Year 493 BC was a year of the pre-Julian Roman calendar. At the time, it was known as the Year of the Consulship of Auruncus and Viscellinus (or, less frequently, year 261 Ab urbe condita). The denomination 493 BC for this year has been used since the early medieval period, when the Anno Domini calendar era became the prevalent method in Europe for naming years.

Events 
 By place 

 Persian Empire 
 A Phoenician-manned Persian fleet restores Persian control of Cyprus.

 Greece 
 The Athenian people elect Themistocles as archon, the chief judicial and civilian executive officer in Athens. He favours resistance against the Persians.
 Themistocles starts the construction of a fortified naval base at Piraeus, the port town of Athens.
 Among the refugees arriving from Ionia after the collapse of the Ionian Revolt is a chief named Miltiades, who has a fine reputation as a soldier.
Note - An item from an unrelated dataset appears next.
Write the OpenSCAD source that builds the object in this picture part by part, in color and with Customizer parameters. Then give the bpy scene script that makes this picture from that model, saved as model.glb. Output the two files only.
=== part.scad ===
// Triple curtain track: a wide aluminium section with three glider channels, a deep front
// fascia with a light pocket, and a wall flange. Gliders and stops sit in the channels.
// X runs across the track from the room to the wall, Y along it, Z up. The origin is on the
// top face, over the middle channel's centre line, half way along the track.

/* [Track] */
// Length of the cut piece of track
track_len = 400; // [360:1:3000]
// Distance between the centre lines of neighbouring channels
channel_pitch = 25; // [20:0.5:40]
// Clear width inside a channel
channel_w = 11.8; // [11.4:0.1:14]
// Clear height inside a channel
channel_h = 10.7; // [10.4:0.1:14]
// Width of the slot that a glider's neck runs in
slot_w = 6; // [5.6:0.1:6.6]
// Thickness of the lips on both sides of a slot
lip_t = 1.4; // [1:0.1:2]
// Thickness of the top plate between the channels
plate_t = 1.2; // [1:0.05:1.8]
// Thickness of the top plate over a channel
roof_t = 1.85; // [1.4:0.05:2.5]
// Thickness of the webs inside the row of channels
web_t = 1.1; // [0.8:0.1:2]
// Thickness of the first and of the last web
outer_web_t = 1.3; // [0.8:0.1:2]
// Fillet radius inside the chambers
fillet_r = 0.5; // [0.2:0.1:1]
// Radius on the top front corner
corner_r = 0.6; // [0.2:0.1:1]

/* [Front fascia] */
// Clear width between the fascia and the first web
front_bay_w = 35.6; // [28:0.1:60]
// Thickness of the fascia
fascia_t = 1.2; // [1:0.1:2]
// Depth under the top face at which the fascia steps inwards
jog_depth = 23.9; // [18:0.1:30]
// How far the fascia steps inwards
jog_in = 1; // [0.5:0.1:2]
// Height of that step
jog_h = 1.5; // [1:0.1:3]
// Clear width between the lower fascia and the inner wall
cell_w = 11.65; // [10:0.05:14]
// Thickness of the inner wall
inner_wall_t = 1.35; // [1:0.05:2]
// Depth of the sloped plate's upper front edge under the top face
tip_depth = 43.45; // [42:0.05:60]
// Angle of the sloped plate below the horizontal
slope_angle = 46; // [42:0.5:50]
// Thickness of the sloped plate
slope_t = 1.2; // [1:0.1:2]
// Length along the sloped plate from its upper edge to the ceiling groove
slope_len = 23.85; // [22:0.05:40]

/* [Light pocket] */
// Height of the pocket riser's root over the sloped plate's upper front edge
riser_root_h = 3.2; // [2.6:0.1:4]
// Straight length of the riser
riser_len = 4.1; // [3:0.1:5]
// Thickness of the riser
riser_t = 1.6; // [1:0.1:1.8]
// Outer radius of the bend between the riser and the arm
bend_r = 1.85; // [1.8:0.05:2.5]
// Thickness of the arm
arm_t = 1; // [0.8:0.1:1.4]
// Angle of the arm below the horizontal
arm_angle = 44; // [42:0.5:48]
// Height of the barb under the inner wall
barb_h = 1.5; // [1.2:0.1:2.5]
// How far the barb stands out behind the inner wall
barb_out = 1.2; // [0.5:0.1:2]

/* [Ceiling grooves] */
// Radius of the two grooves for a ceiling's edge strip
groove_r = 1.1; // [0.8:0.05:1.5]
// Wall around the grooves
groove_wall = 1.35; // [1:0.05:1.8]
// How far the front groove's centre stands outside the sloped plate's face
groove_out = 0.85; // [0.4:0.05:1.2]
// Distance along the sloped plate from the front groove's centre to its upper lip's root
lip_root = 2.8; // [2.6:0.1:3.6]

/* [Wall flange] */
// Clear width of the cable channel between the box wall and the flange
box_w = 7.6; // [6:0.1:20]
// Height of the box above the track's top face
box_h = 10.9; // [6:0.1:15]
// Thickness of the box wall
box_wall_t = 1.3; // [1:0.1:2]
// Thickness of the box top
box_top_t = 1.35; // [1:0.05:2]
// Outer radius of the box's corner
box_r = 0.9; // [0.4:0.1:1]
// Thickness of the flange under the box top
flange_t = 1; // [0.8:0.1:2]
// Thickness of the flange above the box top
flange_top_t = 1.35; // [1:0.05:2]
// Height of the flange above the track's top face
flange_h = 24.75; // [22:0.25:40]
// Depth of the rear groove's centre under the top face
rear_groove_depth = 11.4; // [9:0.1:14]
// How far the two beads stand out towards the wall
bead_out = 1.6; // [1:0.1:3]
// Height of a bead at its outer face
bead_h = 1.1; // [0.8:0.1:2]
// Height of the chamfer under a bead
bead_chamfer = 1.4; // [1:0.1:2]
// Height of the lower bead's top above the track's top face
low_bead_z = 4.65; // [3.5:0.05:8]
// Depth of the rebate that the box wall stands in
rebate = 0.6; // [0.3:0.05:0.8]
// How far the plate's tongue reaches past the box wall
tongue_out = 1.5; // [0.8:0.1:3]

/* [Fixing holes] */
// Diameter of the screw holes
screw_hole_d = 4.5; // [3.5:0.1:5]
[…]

Themistocles makes him a general in the Athenian army.

 Roman Republic 
 The secession of the plebs concludes.
 The Roman army, led by Postumus Cominius Auruncus defeats the Volsci and the Romans capture the towns of Longula, Pollusca and Corioli.  Gaius Marcius distinguishes himself in the battle for Corioli, and earns the cognomen Coriolanus.
 During his second consulate, the Roman consul Spurius Cassius Vecellinus concludes a treaty with the Latin League, the Foedus Cassianum, confirming Roman primacy in Latium.

 By topic 

 Literature 
 The Athenian poet Phrynicus produces a tragedy on the Fall of Miletus. The Athenian authorities ban the play from further production on the grounds of impiety.

Births

Deaths 
 Agrippa Menenius Lanatus, former Roman consul.